In practice, architectural metrics are involved not only upstream in the software development process and architecture discovery but also further downstream before coding begins as architectural review. These terms were introduced by Avritzer and Weyuker19 for use at AT&T and will be used here as well.
Common Architectural Design Problems
The most commonly occurring architectural design problems can be grouped into three categories: project management, requirements, and performance. The following list describes problems affecting project management.20 It's an excellent list that we have reordered to reflect our own experiences with software development management:
- The stakeholders have not been clearly identified.
- No project manager has been identified.
- No one is responsible for the overall architecture.
- No project plan is in place.
- The deployment date is unrealistic.
- The independent requirements team is not yet in place.
- Domain experts have not been committed to the design.
- No software architect(s) have been assigned.
- No overall architecture plan has been prepared.
- No system test plan has been developed.
- No measures of success have been identified.
- No independent performance effort is in place.
- No contingency plans have been written.
- No modification tracking system is in place.
- Project funding is not committed.
- No quality assurance team is in place.
- No hardware installation schedule exists.
Here are the most common issues affecting the definition of requirements for a software development project (again in order of importance according to our experience):
- The project lacks a clear problem statement.
- No requirements document exists.
- The project lacks decision criteria for choosing the software architecture.

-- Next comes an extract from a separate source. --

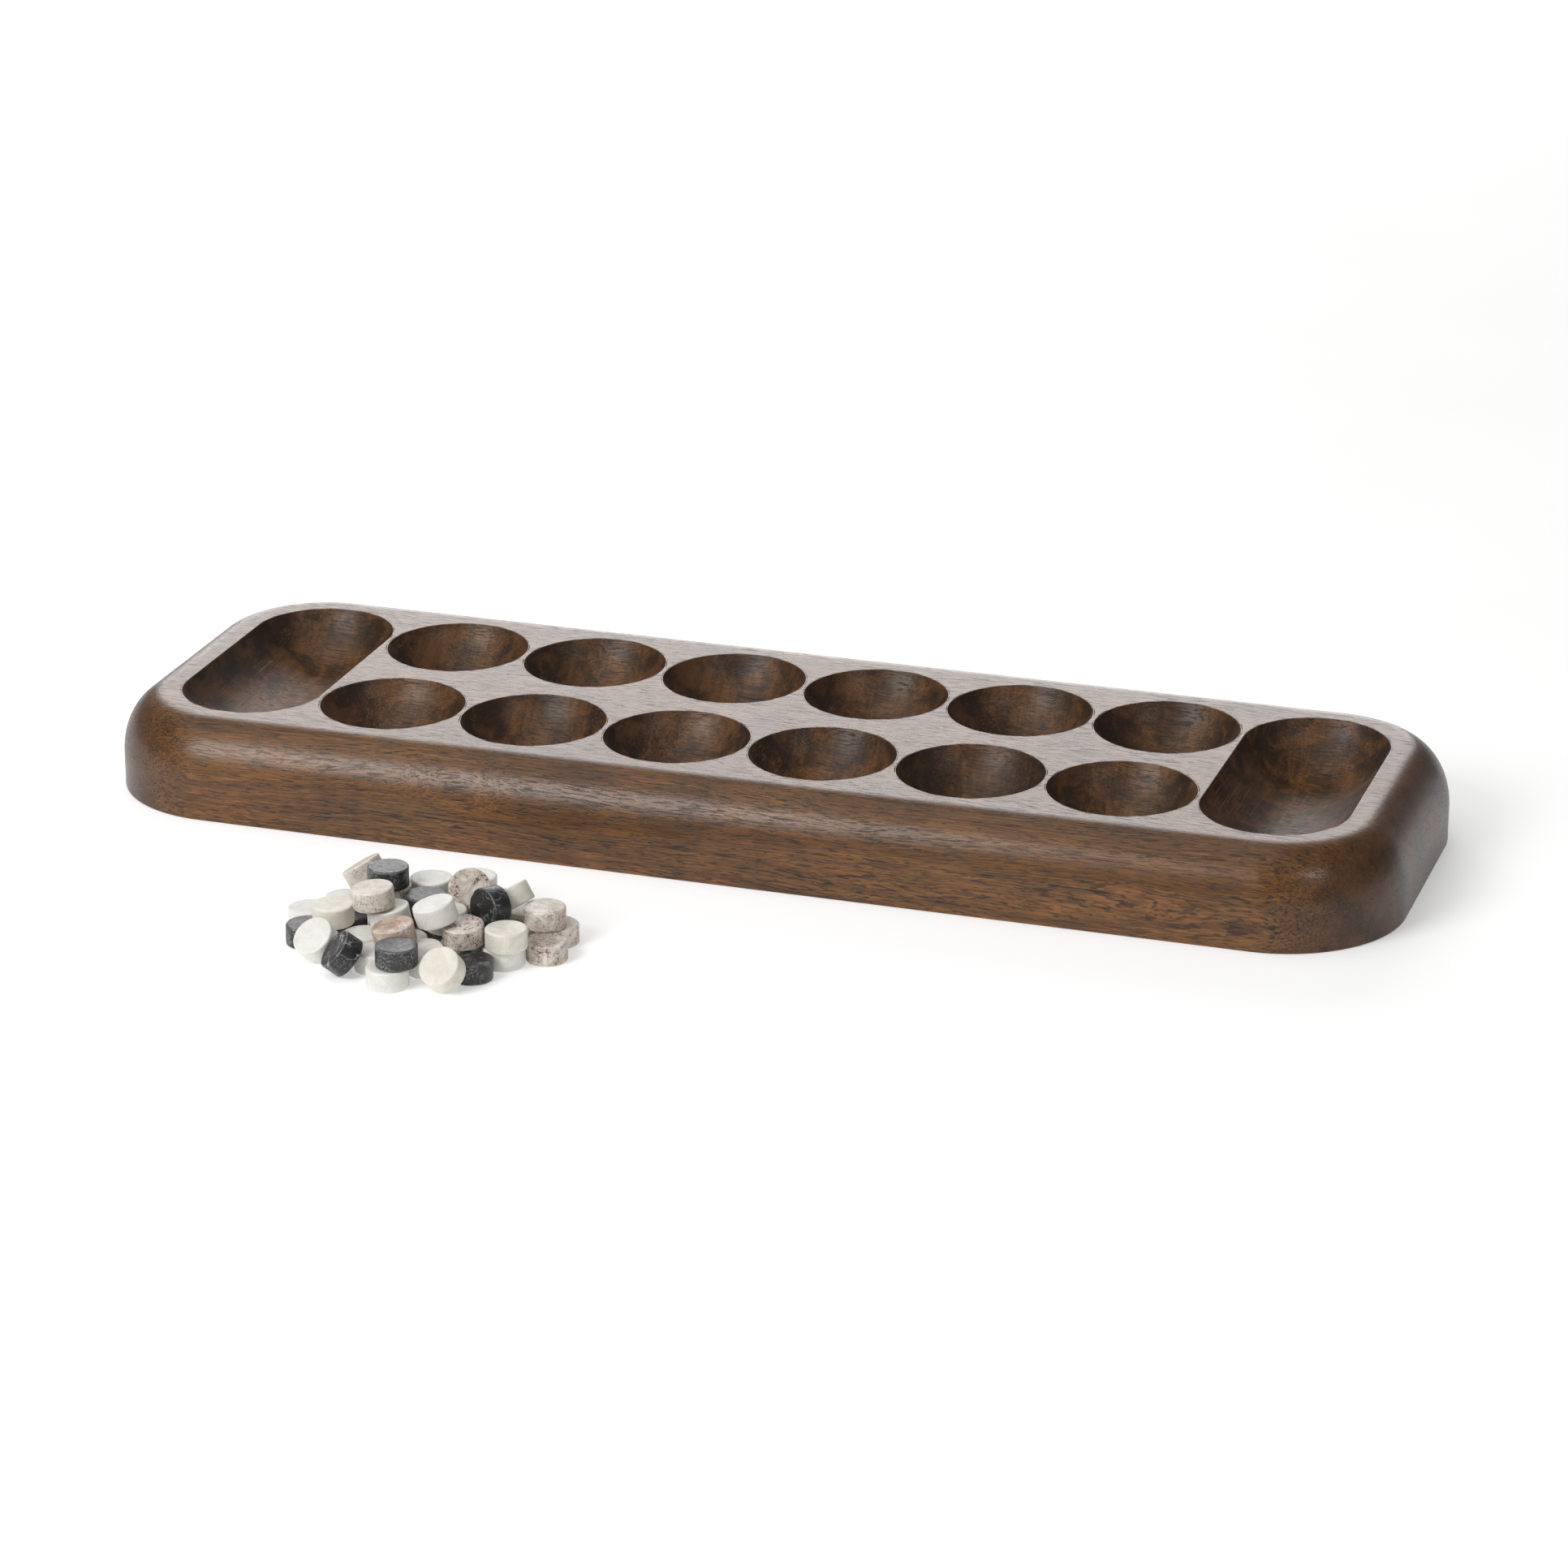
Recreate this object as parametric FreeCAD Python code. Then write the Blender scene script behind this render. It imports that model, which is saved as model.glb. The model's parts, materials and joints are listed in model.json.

- Outputs have not been identified.
- The size of the user community has not been determined.
- Data storage requirements have not been determined.
- Operational administration and maintenance have not been identified.
- Resources to support a new requirement have not been allocated.
Here are the most common performance issues affecting the architecture of a software development project (priority reordered):
- The end user has not established performance requirements.
- No performance model exists.
- Expected traffic rates have not been established.
- No means for measuring transaction time or rates exists.
- No performance budgets have been established.
- No assessment has been made to ensure that hardware will meet processing requirements.
- No assessment has been made to ensure that the system can handle throughput.
- No performance data has been gathered.
In our experience, the leading critical quality issues in each category are either customer requirements issues or aspects of the project management team's commitment to the customer's requirements. This leads to our focus on QFD as a means of hearing the voice of the customer at the beginning of the software development project rather than having to listen to their complaints after the software has been delivered.